As a caregiver, you might sometimes feel like a machine; an unstoppable, always-on-the-go, ready-for-anything machine. Otherwise, how could you possibly channel the strength, energy and efficiency it takes not just to care for your loved one but also to keep things balanced in your own life? But you’re not a machine. You’re a human being with your own needs. When you serve as the primary caregiver to a loved one, it can be easy to forget that. However, ignoring your own needs can have serious consequences to your emotional health. According to an article published by UT San Diego, 40 to 70% of primary caregivers are living with serious stress. Roughly half of those, the article continues, meet the basic conditions for major depression. In fact, many caregivers are so consumed with the responsibilities of their role that they don’t even realize it. As rewarding as caregiving can be, the emotional and physical strains will take their toll on even the most resilient of providers. Part of managing the challenges of caregiving includes managing your own mental health:
Know the Symptoms Anxiety and depression can sneak up on you, especially when so much of your energy is dedicated to the wellbeing of another. Stop to reflect once in awhile. The Mayo Clinic points to a few potential signs that your caregiving responsibilities are causing anxiety or depression:
- Loss of appetite
- Difficulty sleeping
- Feeling Overwhelmed
- Thoughts of suicide
These signs may be an indication that the stress of your caregiving role is having a negative impact on your mental health. If you are feeling some combination of these symptoms, you should consult a mental health professional.

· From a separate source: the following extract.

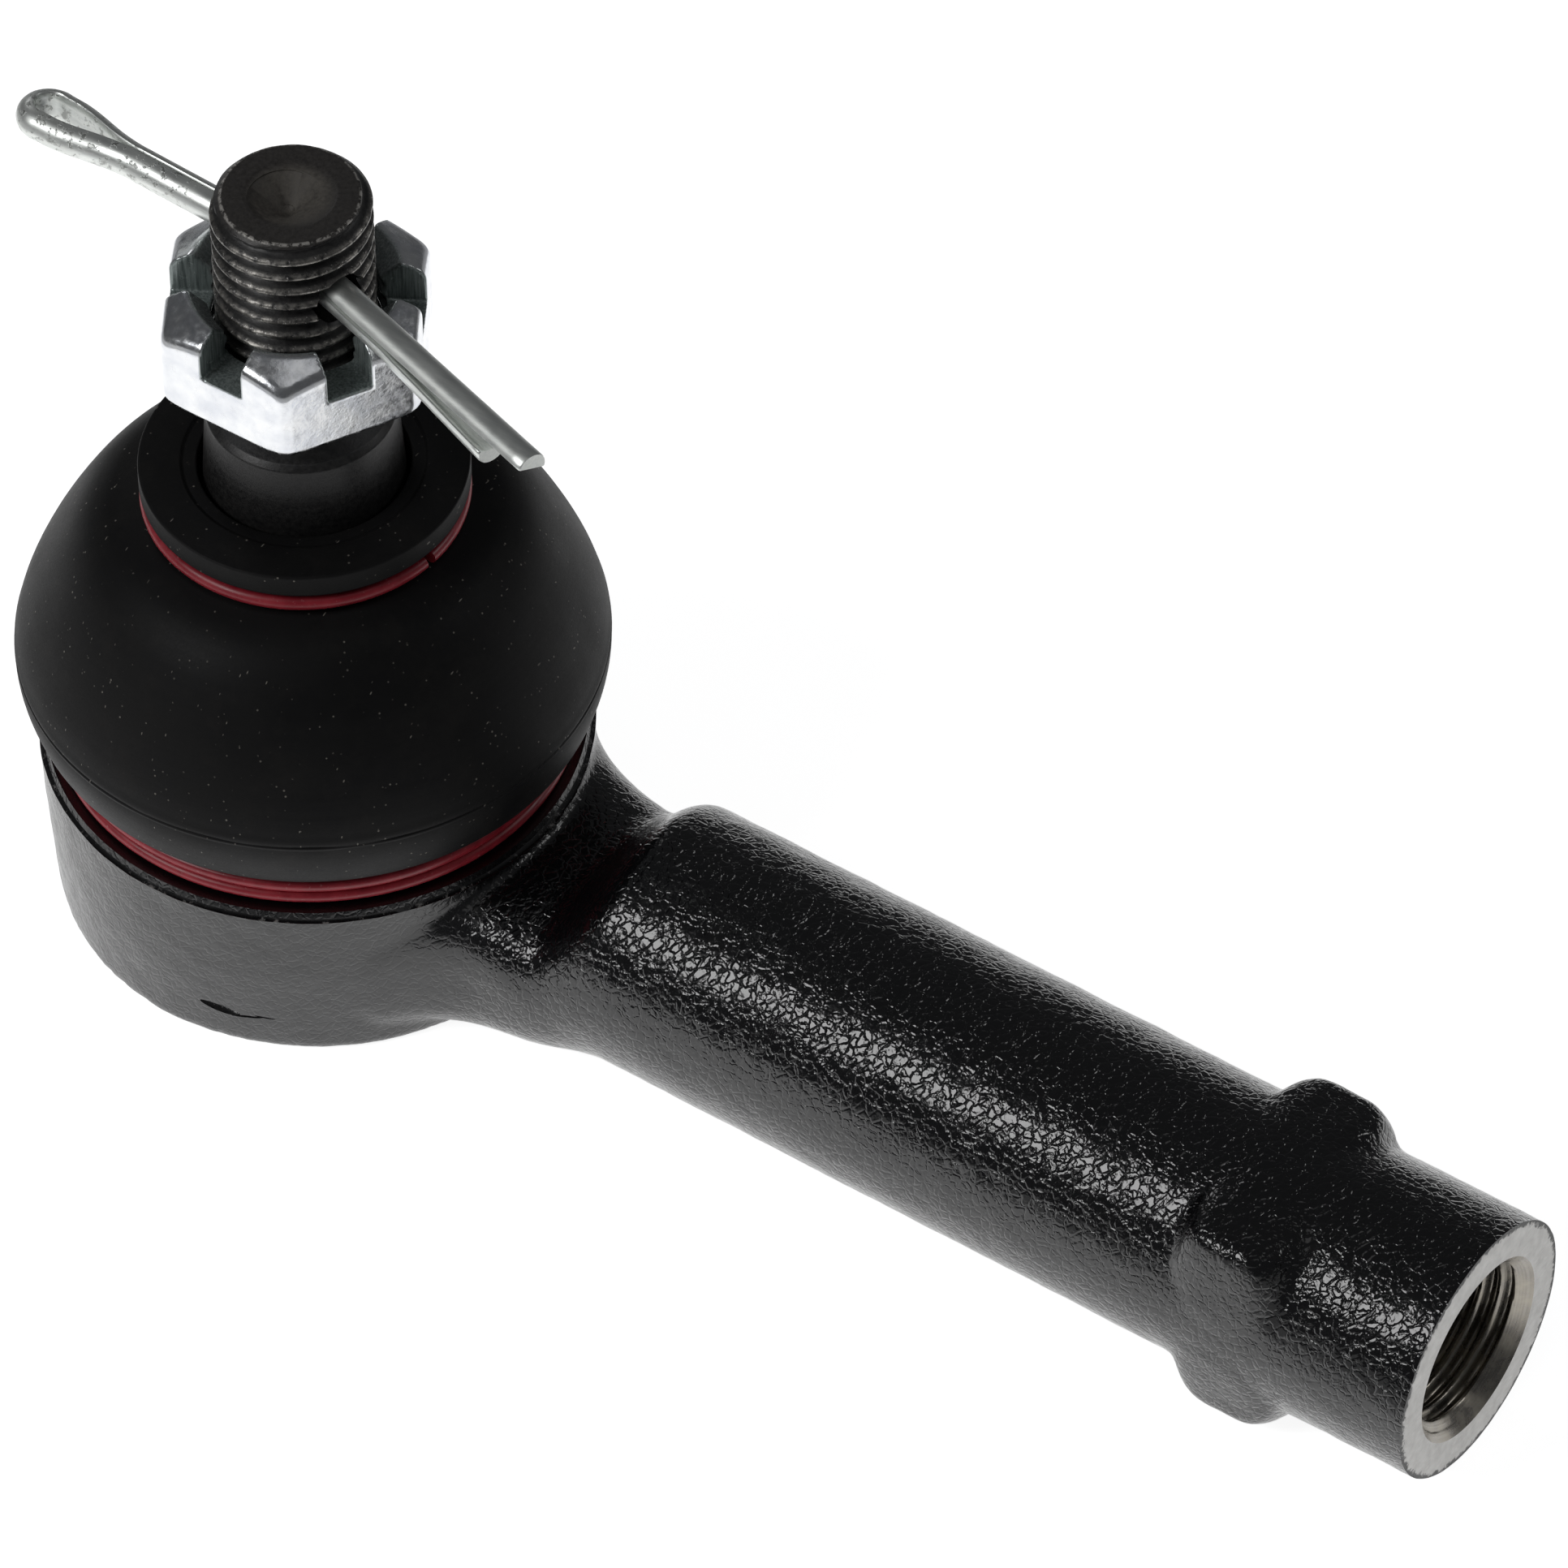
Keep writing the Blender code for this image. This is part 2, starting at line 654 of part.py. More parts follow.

Seek Support Feeling overwhelmed by your caregiving responsibilities is normal. In addition to the practical challenges that you face everyday, you may be coping with grief over your loved one’s condition or a sense of isolation in your role. But you aren’t alone. There are many others who share the same complex mix of experiences and emotions. UT San Diego advises finding a support group for caregivers like yourself. This will give you an outlet for your frustrations, access to others who share these frustrations and a network of caring individuals who understand exactly what you’re going through. Of course, don’t be afraid to ask friends or family for advice, help or even just a shoulder to cry on.
Take Care of Your Self If you really want to do what’s best for your loved one, you need to do what’s best for you. To be an attentive, compassionate, and loving caregiver, you need to maintain your own health. You’ll make a lot of sacrifices to be a caregiver but your sleep, diet and exercise shouldn’t be among them. Your mental health and your physical wellbeing are inseparable. UT San Diego reminds us that exercise ups your body’s production of dopamine and endorphins, which can in turn enhance your mood. Use your personal health regimen as a release from the stress of caregiving.
Don’t Forget About You You matter. Take time out of your day wherever possible to remind yourself of this, whether this means reading a book, having coffee with a friend, pursuing a hobby or just taking a little cat nap. Don’t forget to do the things that make you happy. When your life is in balance, you’ll find yourself far better equipped to bring balance to the life your loved one.